Separately, individual members of the Rutherford family had also been building smaller stakes during 2001 and 2002 and the Takeovers Panel met to discuss whether the parties had colluded to seize a total of 33% of Designer Textiles, acquired in contravention of the new Takeovers Code.
The key element that sparked their interest was the Designer Textile announcement on February 25 of a 1:9 pro rata buyback offer to all shareholders.
The purpose behind such an offer is generally to shake out smaller shareholders while the dominant shareholder sits tight and increases its controlling percentage.
At the same time the accumulation of shares in fewer hands generally strengthens the share price Designer Textiles' share price jumped from 80c a share to more than $1.20 during the period of the buy-back in March.
The Takeovers Panel subsequently ordered the Rutherfords to dispose of 2.1% of their shares and set a precedent for other players in the market. But it was a minor setback for Mr Gould's overall game plan.
Mr Gould's other high- profile sharemarket play involves Vertex, where he has also gained control and appointed Mr Arscott as a director, along with colleague Humphry Rolleston, another pedigree Cantabrian heavily involved in finance.

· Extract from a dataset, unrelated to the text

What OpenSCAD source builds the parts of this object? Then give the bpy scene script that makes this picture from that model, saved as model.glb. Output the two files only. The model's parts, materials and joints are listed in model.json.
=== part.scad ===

Mr Gould bought into the company a day before it announced a profit downgrade, so it remains to be seen if Vertex holds the same promise as Designer Textiles.
During the hearing the Takeovers Panel heard about the close association of the Goulds and Rutherfords.

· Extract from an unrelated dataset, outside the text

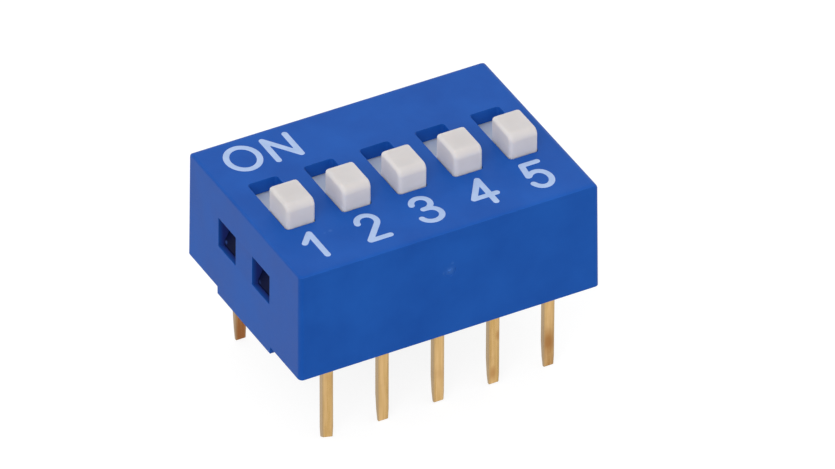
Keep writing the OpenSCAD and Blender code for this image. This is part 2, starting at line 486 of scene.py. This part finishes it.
blackPlastic = mouldedPlastic("black moulded plastic", {
    "dark": (0.002, 0.004, 0.026, 1), "light": (0.004, 0.007, 0.042, 1), "wornAndSheen": (0.014, 0.022, 0.08, 1),
    "skin": {"Cloud Size": 2.0, "Grain Size": 0.05, "Roughness": 0.5, "Roughness Spread": 0.15,
             "Grain Height": 0.25},
    "rubAndSheen": {"Width": 0.05, "Amount": 0.6, "Patch Size": 0.4},
    # painted glints: small bluish highlights where light catches the left end's two lugs
    "marks": [((-6.6, 1.97, 2.70), 0.12, 0.95), ((-6.6, -0.98, 2.65), 0.12, 0.4)],
    "glintColour": (0.03, 0.065, 0.24, 1),
    "shader": {"Specular IOR Level": 0.04},
})
whiteInk = mouldedPlastic("white printing ink", {
    "dark": (0.39, 0.53, 0.82, 1), "light": (0.47, 0.605, 0.89, 1), "wornAndSheen": (0.54, 0.67, 0.93, 1),
    "skin": {"Cloud Size": 0.7, "Grain Size": 0.04, "Roughness": 0.55, "Roughness Spread": 0.15,
             "Grain Height": 0.15},
    "rubAndSheen": {"Width": 0.02, "Amount": 0.2, "Patch Size": 0.2},
    "shader": {"Specular IOR Level": 0.35},
})


# gold over a rolled and stamped strip: the streaks run along Z, and the sheared sides are darker, as are
# the borders of the broad faces. The rear row's inward faces carry painted shade, the low end of the last
# pin is browner, and a few places carry stains.
def goldPlate(name, s):
    material, tree = startMaterial(name)
    skin = addGroup(tree, mottle, s["skin"])
    rubAndSheen = addGroup(tree, edgeRubAndSheen, s["rubAndSheen"])
    spot = objectPoint(tree)
    along = split(tree, spot)
    facing = split(tree, addNode(tree, "ShaderNodeTexCoord").outputs["Normal"])

    def streaks(across, lengthwise):
        stretched = addNode(tree, "ShaderNodeMapping", {
            "Vector": spot, "Scale": (across / mm, across / mm, lengthwise / mm)}).outputs["Vector"]
        return between(tree, noise(tree, stretched, 1.0, detail=2.0, roughness=0.6), *s["streakSpan"])

    def rise(value, start, end):
        return between(tree, value, start * mm, end * mm)

    streak = mixColour(tree, s["fineShare"], streaks(*s["wideStreaks"]), streaks(*s["fineStreaks"]))
    colour = mixColour(tree, streak, s["dark"], s["light"])

    # stains, drawn out along the pin
    stretch = s["stainStretch"]
    drawn = vectorMath(tree, "MULTIPLY", spot, (1, 1, 1 / stretch))["Vector"]
    for (x, y, z), radius, strength in s["stains"]:
        away = vectorMath(tree, "DISTANCE", drawn, (x * mm, y * mm, z * mm / stretch))["Value"]
        none, full = (fade * radius * mm for fade in s["stainFade"])
        stainAndBounce = between(tree, away, none, full, high=strength)
        colour = mixColour(tree, stainAndBounce, colour, s["stainAndBounceColour"])

    # painted shade on the rear row's inward faces, and the browner low end of the last pin, more where the
    # streaks are dark
    inward = between(tree, facing["Y"], *s["inwardSpan"])
    row = product(tree, rise(along["Y"], *s["rowShadeY"]), s["rowShade"], inward)
    end = product(tree, rise(along["X"], *s["endBrownX"]), rise(along["Z"], *s["endBrownZ"]), s["endBrown"])
    uneven = between(tree, skin["Cloud"], *cloudSpan, -s["shadeAndBrownSpread"], s["shadeAndBrownSpread"])
    broken = calc(tree, "MULTIPLY_ADD", streak, -s["shadeAndBrownStreaks"], 1 + s["shadeAndBrownStreaks"] / 2)
    shadeAndBrownMask = calc(tree, "MULTIPLY", calc(tree, "MAXIMUM", end, row), broken)
    shadeAndBrownMask = calc(tree, "ADD", shadeAndBrownMask, uneven, clamp=True)
    colour = mixColour(tree, shadeAndBrownMask, colour, s["shadeAndBrown"])

    # the sheared sides, and less of the same along both borders of a pin's broad faces
    halfPitch = s["pitch"] / 2 * mm
    across = calc(tree, "ABSOLUTE", calc(tree, "WRAP", along["X"], halfPitch, -halfPitch))
    border = product(tree, rise(across, *s["borderX"]), rise(along["Z"], *s["borderZ"]), s["borderShare"])
    side = between(tree, calc(tree, "ABSOLUTE", facing["X"]), *s["sideSpan"], high=s["sideShare"])
    colour = mixColour(tree, calc(tree, "MAXIMUM", side, border), colour, s["wornAndSheen"])
    colour = mixColour(tree, rubAndSheen["Mask"], colour, s["wornAndSheen"])

    rough = calc(tree, "MULTIPLY_ADD", calc(tree, "SUBTRACT", streak, 0.5), s["streakRoughness"],
                 skin["Roughness"], clamp=True)
    bump = addNode(tree, "ShaderNodeBump", {
        "Strength": s["streakHeight"], "Distance": s["streakDepth"] * mm, "Height": streak,
        "Normal": skin["Normal"]})
    shader = addNode(tree, "ShaderNodeBsdfPrincipled", {
        "Base Color": colour, "Roughness": rough, "Normal": bump.outputs["Normal"], **s["shader"]})
    finishMaterial(tree, shader.outputs["BSDF"])
    return material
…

The Rutherfords owned motor vehicle company Amuri Motors, which was floated to the public and listed in 1933, changing its name in 1996 to South Eastern Utilities where Mr Gould became managing director, overseeing its profitable foray into Wairarapa Electricity before selling out, winding up the company, and paying out the Rutherfords and other shareholders.
Senior members of the Rutherfords, led by Scott Rutherford and his cousin David, wanted to keep the fortune intact so they set up Amuri Securities in May 2001 to be managed by Mr Gould and colleague, Mr Arscott, former chief executive of South Eastern Utilities.
It failed to live up to expectations in its first year and the Rutherfords considered winding it up.
But in September 2002 Mr Gould offered them an opportunity to invest in his company, Gould Holdings, to be achieved by a takeover of Amuri Securities by Gould Holdings, whose sole asset at that time was a recently purchased holding of 24.69% of Designer Textiles.
The investment by the Rutherfords in Gould Holdings was done in accordance with the gentlemanly relationships between the parties.
There was no formal offer and acceptance or subscription agreements, although the transaction was formally recorded in appropriate resolutions in Gould Holdings records.
A professional independent director, John Maasland, was later appointed.